You can't reason with the Voice of Unreason...


« Reply #1 on: November 28, 2022, 12:59:09 PM »

You were planning a divorce nearly a decade ago.  Imagine your life now if you would have proceeded then.

Your DD is grown now.  Your wife was obstructing your parenting then, not sure to what extent that worked, I'm hoping that now she's grown your spouse has let go some of her demands about that.

You asked, How Do/Did You Tell Your pwBPD You Want a Divorce?  My marriage imploded, we separated by court order.  I recall one time we were in the court's common waiting area and I asked whether she wanted to return or divorce?  She turned away and her lawyer just spread his hands like "What can I say?"  So I filed.  It was a very acrimonious two years (on her part) wading through every step of the process, complicated with custody and parenting of a preschooler.

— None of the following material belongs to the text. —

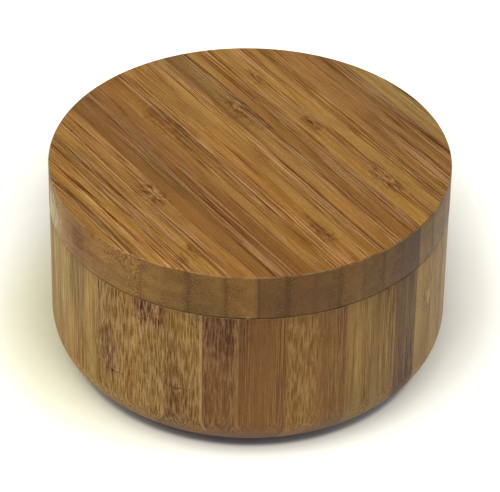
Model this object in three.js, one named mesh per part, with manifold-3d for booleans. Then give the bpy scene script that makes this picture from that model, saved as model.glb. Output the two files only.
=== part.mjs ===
// Round shaving pot of laminated bamboo: a turned bowl for the soap and a flat lid that swivels aside
// on a steel pin in the bowl's wall. Millimetres, +Z up, origin at the middle of the underside.
// +X is the direction in which the lid's strips are stacked, and the pin stands at +Y.

import * as THREE from 'three';
import { mergeVertices } from 'three/addons/utils/BufferGeometryUtils.js';
import Module from 'manifold-3d';

// Bowl
const BODY_RADIUS = 50.9;
const BODY_HEIGHT = 45.3;
const WALL = 9.9;
const FLOOR = 9;
const CORNER_REACH = 16.5; // how far in from the wall the rounded lower corner starts
const CORNER_RISE = 13.5; // how high above the table the corner ends
const INNER_CORNER = 12;
const RIM_EASE = 0.25;

// Lid
const LID_OVERHANG = 0.1;
const LID_THICKNESS = 12.4;
const LID_TOP_EASE = 0.4;
const LID_BOTTOM_EASE = 0.2;
const SEAT_GAP = 0.2; // running gap between the lid and the rim

// Lamination: equal strips in the lid, planed plies of uneven thickness in the bowl
const STRIP_WIDTH = 6.5;
const LEFT_SHARE = 0.44; // of the width that is left for the lid's two outermost strips, the -X one's part
const FIRST_PLIES = [7.9, 7.6, 7.7, 7.6, 7.5, 7.7, 7.3, 8.2, 8.0, 7.4]; // from the -X side
const PLY_WIDTH = 7.6; // every ply after those
const LEAST_WIDTH = 3; // a thinner outermost ply stays part of its neighbour

// Pivot and catch
const PIN_RADIUS = 2;
const PIN_IN_LID = 9;
const PIN_IN_BODY = 18;
const PIN_CLEARANCE = 0.05;
const MAGNET_RADIUS = 3;
const MAGNET_THICKNESS = 3;
const POCKET_CLEARANCE = 0.1;
const END_CLEARANCE = 0.3;

// How far drills and saw cuts reach past the wood
const OVERRUN = 1;

// Facets
const ROUND_SIDES = 96;
const SMALL_SIDES = 24;
const CORNER_STEPS = 7;
const EASE_STEPS = 2;

const BODY_TONES = [
  'tan', 'honey', 'russet', 'chestnut', 'honey', 'chestnut', 'tan', 'tan', 'walnut', 'straw', 'tan', 'honey',
  'chestnut',
];
const LID_TONES = [
  'honey', 'amber', 'amber', 'straw', 'walnut', 'russet', 'chestnut', 'straw', 'straw', 'olive', 'tan', 'honey',
  'honey', 'tan', 'russet', 'straw',
];
const BAMBOO_COLOURS = {
  straw: 0xa7783f,
  honey: 0x9c6f3a,
  tan: 0x936a3c,
  amber: 0x9b6d36,
  olive: 0x8d6536,
  chestnut: 0x87602f,
  russet: 0x7d5432,
  walnut: 0x6e5238,
};

const wasm = await Module();
wasm.setup();

// A closed three.js geometry as a solid. Triangles that shrink to a line at the axis are left out.
function solidOf(geometry) {
  const bare = geometry.clone();
  bare.deleteAttribute('normal');
  bare.deleteAttribute('uv');
  const merged = mergeVertices(bare);
  const index = merged.index.array;
  const kept = [];
  for (let i = 0; i < index.length; i += 3) {
    const [a, b, c] = [index[i], index[i + 1], index[i + 2]];
    if (a !== b && b !== c && c !== a) kept.push(a, b, c);
  }
  const mesh = new wasm.Mesh({
    numProp: 3,
    vertProperties: new Float32Array(merged.attributes.position.array),
    triVerts: new Uint32Array(kept),
  });
  return new wasm.Manifold(mesh);
}

function geometryOf(solid) {
  const { vertProperties, triVerts } = solid.getMesh();
  const geometry = new THREE.BufferGeometry();
  geometry.setAttribute('position', new THREE.BufferAttribute(new Float32Array(vertProperties), 3));
  geometry.setIndex(new THREE.BufferAttribute(new Uint32Array(triVerts), 1));
  geometry.computeVertexNormals();
  return geometry;
}

// Points on a quarter ellipse from one angle to another, both in degrees, as seen in the profile.
function arc(centreX, centreZ, reach, rise, from, to, steps) {
  const points = [];
  for (let i = 0; i <= steps; i += 1) {
    const angle = THREE.MathUtils.degToRad(THREE.MathUtils.lerp(from, to, i / steps));
    points.push(new THREE.Vector2(centreX + reach * Math.cos(angle), centreZ + rise * Math.sin(angle)));
  }
  return points;
}

// A profile of (radius, height) points turned about the Z axis.
function turned(profile, sides) {
  return new THREE.LatheGeometry(profile, sides).rotateX(Math.PI / 2);
}

function cylinder(radius, bottom, top, x, y) {
  const profile = [
    new THREE.Vector2(0, bottom),
    new THREE.Vector2(radius, bottom),
    new THREE.Vector2(radius, top),
    new THREE.Vector2(0, top),
  ];
  return turned(profile, SMALL_SIDES).translate(x, y, 0);
}

// Heights and places that the pieces share
const LID_RADIUS = BODY_RADIUS + LID_OVERHANG;
const LID_BOTTOM = BODY_HEIGHT + SEAT_GAP;
const LID_TOP = LID_BOTTOM + LID_THICKNESS;
const BORE_RADIUS = BODY_RADIUS - WALL;
const PIVOT_Y = BODY_RADIUS - WALL / 2;
const CATCH_Y = -PIVOT_Y;
const PIN_BOTTOM = BODY_HEIGHT - PIN_IN_BODY;
const PIN_TOP = LID_BOTTOM + PIN_IN_LID;

// The bowl's outline: flat foot, wide rounded corner, upright wall, eased rim and rounded hollow.
function bowlProfile() {
  const inner = Math.min(INNER_CORNER, BORE_RADIUS, BODY_HEIGHT - RIM_EASE - FLOOR);
  return [
    new THREE.Vector2(0, 0),
    ...arc(BODY_RADIUS - CORNER_REACH, CORNER_RISE, CORNER_REACH, CORNER_RISE, -90, 0, CORNER_STEPS),
    ...arc(BODY_RADIUS - RIM_EASE, BODY_HEIGHT - RIM_EASE, RIM_EASE, RIM_EASE, 0, 90, EASE_STEPS),
    ...arc(BORE_RADIUS + RIM_EASE, BODY_HEIGHT - RIM_EASE, RIM_EASE, RIM_EASE, 90, 180, EASE_STEPS),
    ...arc(BORE_RADIUS - inner, FLOOR + inner, inner, inner, 0, -90, CORNER_STEPS),
    new THREE.Vector2(0, FLOOR),
  ];
}

function lidProfile() {
  const low = LID_BOTTOM + LID_BOTTOM_EASE;
  const high = LID_TOP - LID_TOP_EASE;
  return [
    new THREE.Vector2(0, LID_BOTTOM),
    ...arc(LID_RADIUS - LID_BOTTOM_EASE, low, LID_BOTTOM_EASE, LID_BOTTOM_EASE, -90, 0, EASE_STEPS),
    ...arc(LID_RADIUS - LID_TOP_EASE, high, LID_TOP_EASE, LID_TOP_EASE, 0, 90, EASE_STEPS),
    new THREE.Vector2(0, LID_TOP),
  ];
}

// Seams across the lid: whole strips in the middle, and what is left shared by the outermost two.
function lidSeams() {
  const whole = Math.round((2 * LID_RADIUS) / STRIP_WIDTH) - 2;
  const first = -LID_RADIUS + LEFT_SHARE * (2 * LID_RADIUS - whole * STRIP_WIDTH);
  const seams = [-LID_RADIUS];
  for (let i = 0; i <= whole; i += 1) {
    seams.push(first + i * STRIP_WIDTH);
  }
  seams.push(LID_RADIUS);
  return seams;
}

// Seams across the bowl, one ply after another, with no sliver at the end.
function bodySeams() {
  const seams = [-BODY_RADIUS];
  for (let i = 0; seams[i] < BODY_RADIUS; i += 1) {
    const next = seams[i] + (FIRST_PLIES[i] ?? PLY_WIDTH);
    seams.push(next < BODY_RADIUS - LEAST_WIDTH ? next : BODY_RADIUS);
  }
  return seams;
}

// One glued layer of a blank: all of it between two seams.
function layer(blank, from, to, top, bottom) {
  const side = 2 * (LID_RADIUS + OVERRUN);
  const height = top - bottom + 2 * OVERRUN;
  const box = new THREE.BoxGeometry(to - from, side, height);
  box.translate((from + to) / 2, 0, (top + bottom) / 2);
  return blank.intersect(solidOf(box));
}

function bamboo(tone) {
  return new THREE.MeshStandardMaterial({ color: BAMBOO_COLOURS[tone], roughness: 0.5, metalness: 0 });
}

function addLayers(group, blank, seams, tones, name, top, bottom) {
  for (let i = 0; i + 1 < seams.length; i += 1) {
    const piece = layer(blank, seams[i], seams[i + 1], top, bottom);
    const mesh = new THREE.Mesh(geometryOf(piece), bamboo(tones[i % tones.length]));
    mesh.name = `${name}_${String(i + 1).padStart(2, '0')}`;
    group.add(mesh);
  }
}

function addMetal(group, name, geometry, material) {
  const mesh = new THREE.Mesh(geometryOf(solidOf(geometry)), material);
  mesh.name = name;
  group.add(mesh);
}

const steel = new THREE.MeshStandardMaterial({ color: 0xb4b6b8, roughness: 0.3, metalness: 1 });
const nickel = new THREE.MeshStandardMaterial({ color: 0xc9c8c4, roughness: 0.2, metalness: 1 });

// The bowl: the turned blank with a bore for the pin and a pocket for its magnet, then cut into plies.
function makeBowl() {
  const bowl = new THREE.Group();
  const pinBore = PIN_RADIUS + PIN_CLEARANCE;
  const pocket = MAGNET_RADIUS + POCKET_CLEARANCE;
  const pocketFloor = BODY_HEIGHT - MAGNET_THICKNESS - END_CLEARANCE;
  const blank = solidOf(turned(bowlProfile(), ROUND_SIDES))
    .subtract(solidOf(cylinder(pinBore, PIN_BOTTOM - END_CLEARANCE, BODY_HEIGHT + OVERRUN, 0, PIVOT_Y)))
    .subtract(solidOf(cylinder(pocket, pocketFloor, BODY_HEIGHT + OVERRUN, 0, CATCH_Y)));
  addLayers(bowl, blank, bodySeams(), BODY_TONES, 'body_ply', BODY_HEIGHT, 0);
  const magnet = cylinder(MAGNET_RADIUS, BODY_HEIGHT - MAGNET_THICKNESS, BODY_HEIGHT, 0, CATCH_Y);
  addMetal(bowl, 'body_magnet', magnet, nickel);
  return bowl;
}

// The lid: a flat disc bored from below for the pin and the other magnet, then cut into strips.
function makeLid() {
  const lid = new THREE.Group();
  const pinBore = PIN_RADIUS + PIN_CLEARANCE;
  const pocket = MAGNET_RADIUS + POCKET_CLEARANCE;
  const pocketTop = LID_BOTTOM + MAGNET_THICKNESS + END_CLEARANCE;
  const blank = solidOf(turned(lidProfile(), ROUND_SIDES))
    .subtract(solidOf(cylinder(pinBore, LID_BOTTOM - OVERRUN, PIN_TOP + END_CLEARANCE, 0, PIVOT_Y)))
    .subtract(solidOf(cylinder(pocket, LID_BOTTOM - OVERRUN, pocketTop, 0, CATCH_Y)));
  addLayers(lid, blank, lidSeams(), LID_TONES, 'lid_strip', LID_TOP, LID_BOTTOM);
  addMetal(lid, 'pivot_pin', cylinder(PIN_RADIUS, PIN_BOTTOM, PIN_TOP, 0, PIVOT_Y), steel);
  const magnet = cylinder(MAGNET_RADIUS, LID_BOTTOM, LID_BOTTOM + MAGNET_THICKNESS, 0, CATCH_Y);
  addMetal(lid, 'lid_magnet', magnet, nickel);
  return lid;
}

const pot = new THREE.Group();
pot.add(makeBowl(), makeLid());

export default pot;
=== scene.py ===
"""Looks of the lidded bamboo pot: its turned and sawn bowl and lid, its pin, its magnets and the studio."""

import logging
import math
from dataclasses import dataclass, field
from enum import Enum

import bpy
from mathutils import Matrix, Vector


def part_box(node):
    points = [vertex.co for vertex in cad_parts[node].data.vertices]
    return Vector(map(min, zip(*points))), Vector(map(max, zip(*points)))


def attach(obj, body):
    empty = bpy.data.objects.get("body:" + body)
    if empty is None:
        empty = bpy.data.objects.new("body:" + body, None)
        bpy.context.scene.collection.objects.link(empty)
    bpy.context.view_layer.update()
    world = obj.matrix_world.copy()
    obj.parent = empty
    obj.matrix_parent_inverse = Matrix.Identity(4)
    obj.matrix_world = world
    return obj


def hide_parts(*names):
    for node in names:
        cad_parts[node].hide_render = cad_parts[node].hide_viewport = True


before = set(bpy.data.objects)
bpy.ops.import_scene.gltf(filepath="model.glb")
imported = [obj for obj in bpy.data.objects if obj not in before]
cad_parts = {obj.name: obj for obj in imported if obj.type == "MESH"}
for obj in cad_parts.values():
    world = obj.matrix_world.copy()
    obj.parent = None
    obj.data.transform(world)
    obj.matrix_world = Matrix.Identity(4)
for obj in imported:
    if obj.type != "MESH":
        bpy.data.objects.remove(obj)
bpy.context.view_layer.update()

LOG = logging.getLogger("pot")

MM = 0.001
WELD = 0.002 * MM
FLAT = math.radians(0.03)
LEVEL = 0.001 * MM
PALE_SHARES = (1.22, 1.28, 1.48)
DEEP_SHARES = (0.79, 0.71, 0.38)
Point = tuple[float, float]
Triple = tuple[float, float, float]
Colour = tuple[float, float, float]
Socket = bpy.types.NodeSocket
Value = Socket | float | Triple
Axes = tuple[Socket, ...]


def srgb(code: str) -> Colour:
    """Linear colour of a six-digit hex code."""
    values = [int(code[i : i + 2], 16) / 255 for i in (0, 2, 4)]
    return tuple(v / 12.92 if v <= 0.04045 else ((v + 0.055) / 1.055) ** 2.4 for v in values)


class Fibre(Enum):
    """Which way the bamboo's fibres run in a blank, by the number of the axis."""

    ALONG_LID = 1
    UPRIGHT = 2


class Tone(Enum):
    """Shades of carbonised bamboo, each the middle one of a piece."""

    STRAW = "a37632"
    HONEY = "9c702e"
    AMBER = "97682a"
    TAN = "946f32"
    OLIVE = "8d6528"
    CHESTNUT = "8e6226"
    RUSSET = "8a5b21"
    WALNUT = "775222"
    ASH = "95743b"
    SAGE = "9b7f3f"
    LICHEN = "9d8746"

    def pale(self, shade: float) -> Colour:
        """The colour of the soft ground between the fibres, at a share of the tone."""
        return tuple(v * shade * share for v, share in zip(srgb(self.value), PALE_SHARES))

    def deep(self, shade: float) -> Colour:
        """The colour of the dense bands, at a share of the tone."""
        return tuple(v * shade * share for v, share in zip(srgb(self.value), DEEP_SHARES))


@dataclass(frozen=True)
class Knot:
    """A node, stain, dark joint or pale spot, as an ellipsoid in the part's own frame, in millimetres.

    Attributes:
        at: its middle.
        size: its full size along X, Y and Z.
        depth: how dark it is, 0 to 1.
        heart: how pale its middle is, 0 to 1; on one knot of the lid this pale middle is a painted highlight.
        crack: how dark the crack across the fibres is, 0 to 1.
        churn: how much it turns the fibres aside, 0 to 1.
    """

    at: Triple
    size: Triple
    depth: float = 0.5
    heart: float = 0.0
    crack: float = 0.0
    churn: float = 0.7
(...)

However, in your case you already told her you were going to divorce.  You already told her you wouldn't join her for the holidays.  (Let's set aside that this has probably occurred many times in the past?) My question is, what benefit is there to discuss what has already been said?  What is the point?

I do see some downsides... She may pressure/convince you to again delay a divorce for whatever excuses.  My biggest concern is that meeting with her may sabotage some of your lawyer's strategies.  I wouldn't be surprised if during your time together you would share too much information (TMI) trying to argue/explain yourself and weaken your position and your strategies in your divorce case.

While spending time with her she may make you feel guilty to divorce.  After all, she's had years to hone here skills as a master manipulator.  But remember, she's had affairs over the years, probably more than you know.  Affairs, while not illegal, are one of the most common reasons to divorce down through history.